Would you describe Firebird as the natural succession to your first Bloomsbury novel Vanessa and Virginia?

“In some ways I suppose it is, though the books are very different. In Vanessa and Virginia I imagine Vanessa Bell reflecting back on her life with her sister Virginia after Virginia’s death, going through everything that has happened. As a result, it’s much more personal and up close.

Firebird by contrast has a huge cast of characters and a vast geographical frame. There are scenes set in St Petersburg, Paris, Spain and America as well as London and Sussex (where both Virginia Woolf and Vanessa Bell had houses and where the Keynes eventually settled) and of course Cambridge.

“As well as many well-known Bloomsbury figures, the characters include the famous Russian impresario Sergei Diaghilev, dancers Lydia worked with like Anna Pavlova (whose ballet shoes she stole!) and Nijinsky, other artists like Picasso and Stravinsky (with whom she had an affair), some of the servants - who were vital but are so often left out of the accounts”.

What's next for you in your writing career? Can we expect another Bloomsbury-inspired novel?

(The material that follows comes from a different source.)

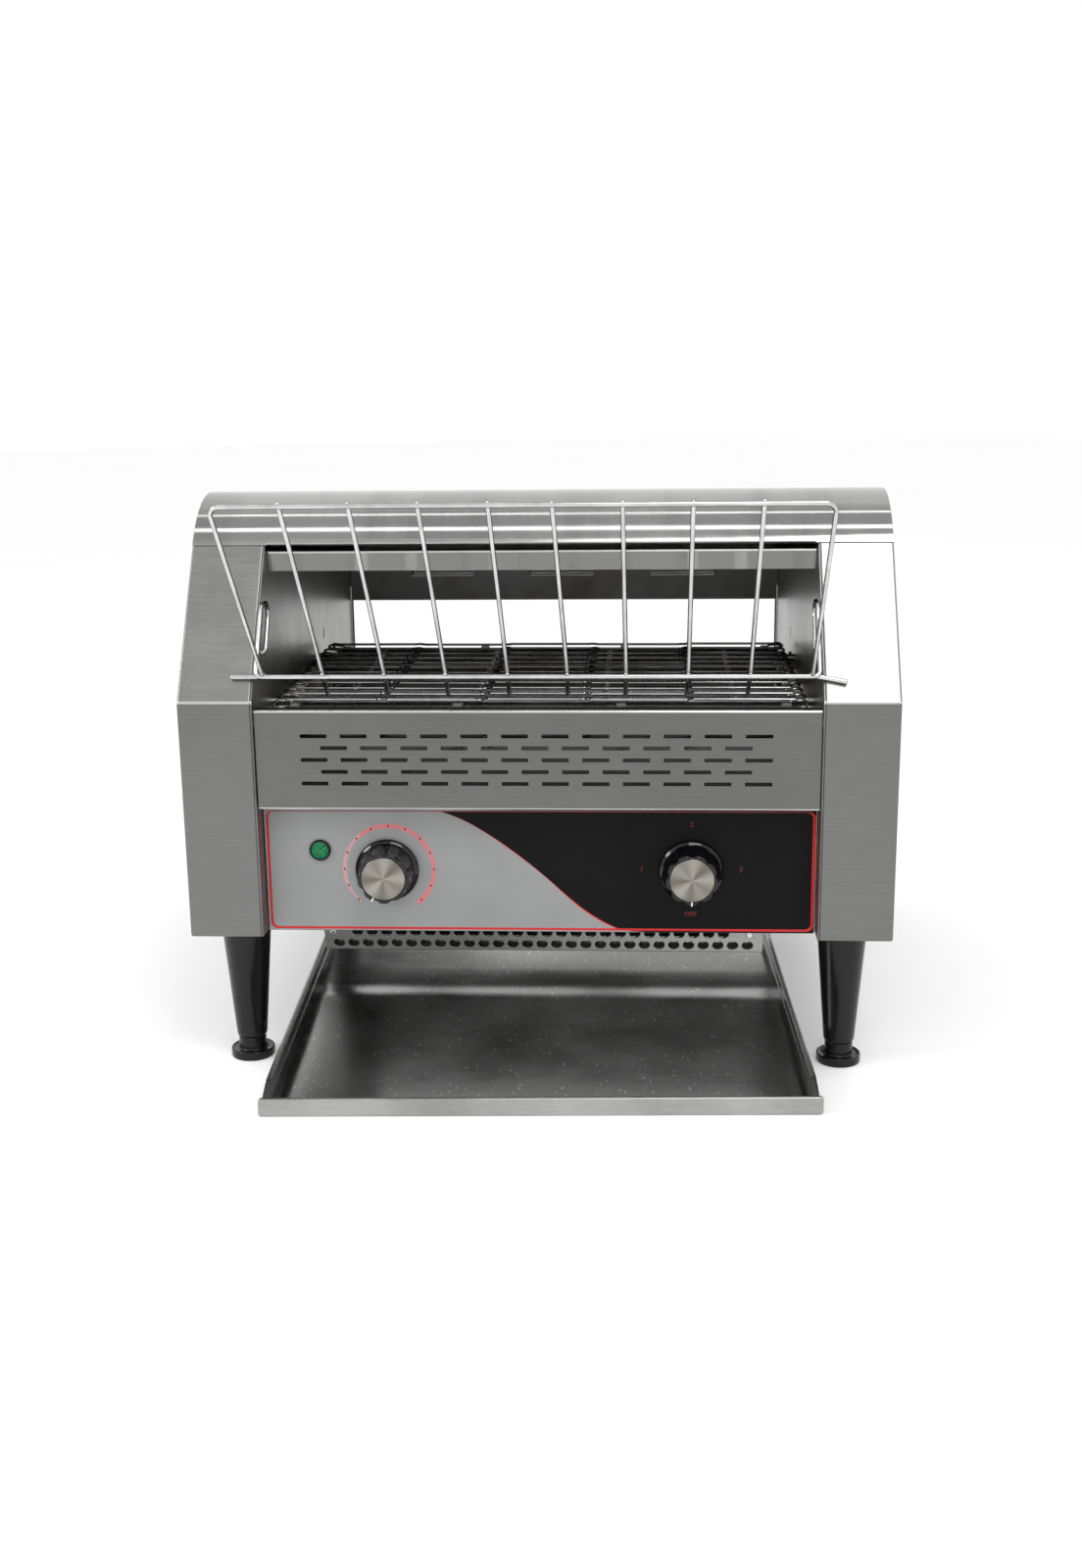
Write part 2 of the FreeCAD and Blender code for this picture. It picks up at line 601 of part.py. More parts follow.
ar = val("axle_rad")
tip = R - sr - 0.5
for name, y, x1 in (("front", bf, 191), ("rear", br, 202)):
    b = new_body(name + "_shaft")
    s = sketch(b, "YZ", -191)
    circle(s, "belt_" + name, "leg_len+belt_z", "axle_rad")
    pad(b, s, 191 + x1)
    settle(b)
    rings = [toothed(x - 3, x + 3, y, bz, tip - 3.2, tip, 14, ar) for x in (-165, -55, 55, 165)]
    drum = rod_x(-172, 172, y, bz, tip - 2.4).cut(rod_x(-173, 173, y, bz, tip - 3.8))
    feature(name + "_belt_wheels", rings[0].multiFuse(rings[1:] + [drum]))
    bush = []
    for sg in (-1, 1):
        lo, hi = sorted((sg * (wx - 1.8), sg * (wx + T + 4)))
        part_ = rod_x(lo, hi, y, bz, val("bush_rad") - 0.0)
        lo2, hi2 = sorted((sg * (wx - 1.8), sg * wx))
        part_ = part_.fuse(rod_x(lo2, hi2, y, bz, val("bush_flange")))
        bush.append(part_.cut(rod_x(lo - 1, hi + 1, y, bz, ar + val("axle_fit"))).removeSplitter())
    feature(name + "_bearings", Part.makeCompound(bush))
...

“I don’t know. “I am drawn to interesting women – particularly women who’ve somehow defied the expectations of their time as to what a woman’s life should be – but I’m still waiting to find who that will be.

After all, once I start, I’m likely to be living very intimately with them for some considerable time”.

Sellers intricately fashions a materialisation of the Keynes-Lopokova story and the worlds they inhabit. Firebird provides admission into the tangled and fascinating world of Bloomsbury sect and its intrigues. The colourful celebration of one of the Bloomsbury’s most compelling and unexpected couple defies expectation. Never before has a book been so hard to put down. I wanted to lose myself in each richly imagined and detailed chapter whilst at the same time savouring the enthralling literary experience.

This immersive novel is a treat for any Bloomsbury enthusiast and is a ‘should-read’ for those who are yet to discover the wonder of this stimulating creative movement and its legacy. I can hardly wait to see what Sellers comes up with next. Let’s hope indeed it is a third instalment.